また、先ほどタイトルを挙げた『レヴェナント』がそうだったように、これは主人公が冥府めぐりをする“オデッセイ”であって、この映画がしばしば「神話的」だと評されるのも(ルーカスのスター・ウォーズもまた多くの人々からアメリカの「神話」と捉えられているのが興味深いが。

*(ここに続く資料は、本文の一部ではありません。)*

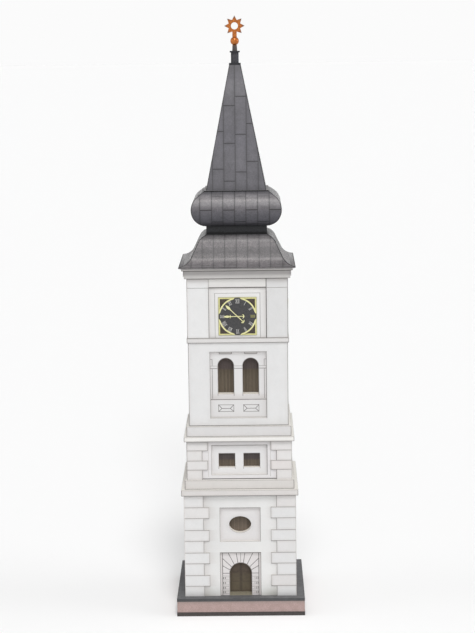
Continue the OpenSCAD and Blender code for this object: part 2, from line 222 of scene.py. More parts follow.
class Card:
    """A procedural printed-card material under construction."""

    def __init__(self, name):
        self.mat = bpy.data.materials.new(name)
        self.mat.use_nodes = True
        self.t = self.mat.node_tree
        self.t.nodes.clear()
        co = self.t.nodes.new("ShaderNodeTexCoord")
        sep = self.t.nodes.new("ShaderNodeSeparateXYZ")
        scale = self.t.nodes.new("ShaderNodeVectorMath")
        scale.operation = "SCALE"
        scale.inputs["Scale"].default_value = 1000.0
        self.t.links.new(co.outputs["Object"], scale.inputs[0])
        self.t.links.new(scale.outputs["Vector"], sep.inputs[0])
        self.mm = scale.outputs["Vector"]
        self.x, self.y, self.z = (Num(self.t, sep.outputs[i]) for i in range(3))
        nsep = self.t.nodes.new("ShaderNodeSeparateXYZ")
        self.t.links.new(co.outputs["Normal"], nsep.inputs[0])
        self.nx, self.ny, self.nz = (Num(self.t, nsep.outputs[i]) for i in range(3))
        self.ax, self.ay = self.x.abs(), self.y.abs()
        # the distance from the middle of whichever of the four faces this is,
        # and the distance of that face from the axis
        self.u = self.ax.min(self.ay)
        self.w = self.ax.max(self.ay)
        self.on_x = self.ax.over(self.ay)
        self._along = None

    @property
    def along(self):
        """Distance along each face, positive to the right as seen from outside."""
        if self._along is None:
            self._along = (1.0 - self.on_x) * self.x * (self.y.sign() * -1.0) + self.on_x * self.y * self.x.sign()
        return self._along

    def noise(self, per_mm, detail=2.0, rough=0.5, offset=0.0, stretch=None):
        """Soft noise from 0 to 1 with a mean of a half."""
        n = self.t.nodes.new("ShaderNodeTexNoise")
        n.noise_dimensions = "3D"
        src = self.mm
        if offset or stretch:
            m = self.t.nodes.new("ShaderNodeMapping")
            m.inputs["Location"].default_value = (offset, offset * 1.7, offset * 0.6)
            if stretch:
                m.inputs["Scale"].default_value = stretch
            self.t.links.new(src, m.inputs["Vector"])
            src = m.outputs["Vector"]
        self.t.links.new(src, n.inputs["Vector"])
        n.inputs["Scale"].default_value = per_mm
        n.inputs["Detail"].default_value = detail
        n.inputs["Roughness"].default_value = rough
        return Num(self.t, n.outputs["Fac"])

    def dice(self, a, b, c):
        """A steady random number from 0 to 1 for each set of whole numbers."""
        comb = self.t.nodes.new("ShaderNodeCombineXYZ")
        for i, v in enumerate((a, b, c)):
            put(self.t, comb.inputs[i], v)
        n = self.t.nodes.new("ShaderNodeTexWhiteNoise")
        n.noise_dimensions = "3D"
        self.t.links.new(comb.outputs[0], n.inputs["Vector"])
        return Num(self.t, n.outputs["Value"])

    def attribute(self, name):
        n = self.t.nodes.new("ShaderNodeAttribute")
        n.attribute_name = name
        return Num(self.t, n.outputs["Fac"])

    def mix(self, f, a, b):
        n = self.t.nodes.new("ShaderNodeMix")
        n.data_type = "RGBA"
        n.clamp_factor = True
        put(self.t, n.inputs[0], f)
        put(self.t, n.inputs[6], a)
        put(self.t, n.inputs[7], b)
        return Num(self.t, n.outputs[2])

    def tone(self, colour, factor):
        """colour made lighter or darker by a factor that may vary."""
        n = self.t.nodes.new("ShaderNodeVectorMath")
        n.operation = "SCALE"
        put(self.t, n.inputs[0], colour)
        put(self.t, n.inputs["Scale"], factor)
        return Num(self.t, n.outputs["Vector"])

    def cast(self, colour, k):
        """colour multiplied channel by channel."""
        n = self.t.nodes.new("ShaderNodeVectorMath")
        n.operation = "MULTIPLY"
        put(self.t, n.inputs[0], colour)
        n.inputs[1].default_value = k
        return Num(self.t, n.outputs["Vector"])

    def by_height(self, stops):
        """A colour that follows (z in mm, colour) stops smoothly."""
        n = self.t.nodes.new("ShaderNodeValToRGB")
        ramp = n.color_ramp
        ramp.interpolation = "EASE"
        z0, z1 = stops[0][0], stops[-1][0]
        put(self.t, n.inputs["Fac"], (self.z - z0) / (z1 - z0))
        while len(ramp.elements) > 1:
            ramp.elements.remove(ramp.elements[-1])
        for k, (z, colour) in enumerate(stops):
            at = (z - z0) / (z1 - z0)
            if k == 0:
                e = ramp.elements[0]
                e.position = at
            else:
                e = ramp.elements.new(at)
            e.color = (*srgb(*colour), 1.0)
        return Num(self.t, n.outputs["Color"])

    def done(self, colour, rough=0.6, bump=None, bump_mm=0.02, specular=0.35, rough_var=None, **more):
        b = self.t.nodes.new("ShaderNodeBsdfPrincipled")
        out = self.t.nodes.new("ShaderNodeOutputMaterial")
        put(self.t, b.inputs["Base Color"], colour)
        if rough_var is None:
            b.inputs["Roughness"].default_value = rough
        else:
            put(self.t, b.inputs["Roughness"], rough_var)
        b.inputs["Specular IOR Level"].default_value = specular
        for k, v in more.items():
            put(self.t, b.inputs[k], v)
        if bump is not None:
            n = self.t.nodes.new("ShaderNodeBump")
            n.inputs["Strength"].default_value = 1.0
            n.inputs["Distance"].default_value = bump_mm * MM
            put(self.t, n.inputs["Height"], bump)
            self.t.links.new(n.outputs["Normal"], b.inputs["Normal"])
        self.t.links.new(b.outputs[0], out.inputs["Surface"])
        return self.mat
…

ルーカスはルーカス・フィルムやILMによって、コッポラが挫折した「王国」を実現させる)、「ゴッドファーザー」シリーズがそうだったように、コッポラはあの当時「大きな映画」、“アメリカ”そのものを俯瞰するような叙事詩的な映画を撮ろうとしていたからなんだな。

 

途中で登場するフランス人たちは亡霊か幻めいているし、そしてウィラードと身体を重ねるそこの女性(オーロール・クレマン)などは、まるで神話に登場する女神だとかセイレーンのようだし。

 

 

 

コッポラはフランスのサイレント期の映画監督、アベル・ガンスの『ナポレオン』の修復にもかかわっているし、アメリカの“映画の父”D・W・グリフィスの『イントレランス』(2本ともリヴァイヴァル上映時にはコッポラの父カーマイン・コッポラがオーケストラを指揮した)やソヴィエトの“モンタージュ理論”で知られるエイゼンシュテインの『戦艦ポチョムキン』など古典の影響が顕著で、もちろん黒澤明への傾倒もその延長線上にある。

 

自分自身をそのような「偉大な映画監督」の系譜に連なる存在と見做しているコッポラ(事実、彼の名は映画史に残っていくわけですが)の誇大妄想的なヴィジョンはカーツのそれとダブって、だからこの映画はコッポラが自身の「王国」の崩壊を予言したきわめてプライヴェートな映画だったともいえる。

 

カーツの王国が爆発炎上するエンディングはこのヴァージョンでは使われていない

 

個人的にはヘリコプターで慰問にやってくる“プレイメイト・オブ・ザ・イヤー”のシンシア・ウッドの「はみケツ」とダンスがいつ見てもいいなぁ、と(突然ゲスな発言)。

 

 

 

 

莫大な予算をつぎ込んだアメリカ産モンド映画、というのは大変くだらなくて面白い試み(笑)だったと思うし、こうやってIMAXの大画面で観られたこともいい記念にはなった。

 

『ゴッドファーザー』の方がはるかに好きな映画ではありますが。